Sid & Aya (Not a Love Story)

Irene Villamor's Sid & Aya begins with an overhead shot of intersections, which will become one of the film's visual motifs. Because it is in these crosswalks and intersections where people meet, sometimes fleetingly, sometimes once then never again. 

Sid (Dingdong Dantes) works as a stock broker. He's nearing the top of the financial food chain, often screwing over co-workers for his own gain. When he meets Aya (Anne Curtis), he approaches her on similar terms: he offers her money in exchange for her companionship, a scenario that on the surface shares similarities with Gary Marshall's seminal Pretty Woman (1990). Sid's offer is done out of both loneliness and curiosity. But Aya has her own wants and needs, and she's playing the game too for her own reasons. 

What results is not quite a love story, but the means to get to something quite like it. Villamor has mastered the art of the meet-cute; in her previous film, Meet Me in St. Gallen, the meet-cute forms the center of the story, while in this film, the meet-cute is extended to a number of interactions that fleshes out Sid and Aya's relationship and makes any potential heartbreak all the more effective. And like her previous film, the last act of the film displaces both characters in an unfamiliar place, symbolic of the growing disconnect in their relationship borne from their respective life situations.

It's evident as Sid and Aya's relationship grows that they are constrained by their different socioeconomic backgrounds, which inform their viewpoints and life decisions. Sid has never lived for anyone else but himself, and his life (and his attitude towards relationships) are more open and liberal. Aya has spent all her life living in the service of others, and her filial responsibilities are  a major part of the film's eventual conflict. Romances that hinge upon socioeconomic inequality are a staple of Filipino storytelling; one cannot count the number of local romantic stories involving a rich person marrying someone born from poverty. But Sid & Aya is one of the few works of fiction that grounds that notion in reality, eschewing the fantasy wish fulfillment treatment. Their ultimate decisions - and their character arcs - are more realistic and relatable as a result.

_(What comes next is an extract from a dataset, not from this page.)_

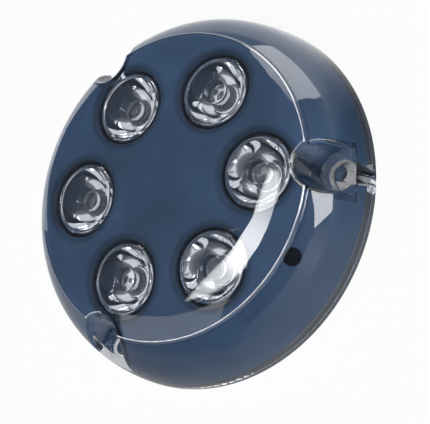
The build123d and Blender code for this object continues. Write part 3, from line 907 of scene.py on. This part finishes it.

To be honest, it's hard to articulate the appeal of this film. There's something in how it's constructed and crafted, in how the chemistry between the two leads work so well, in how their lives mirror ours in more ways than one, that I just love.

The film is admittedly not perfect. A particular story arc peters off with little to no resolution, for example. But those are minor quibbles in what is otherwise a remarkable, strangely appealing film. I fell in love with Sid & Aya from the start, and I think it's one of the year's best so far, featuring a director at the top of her game.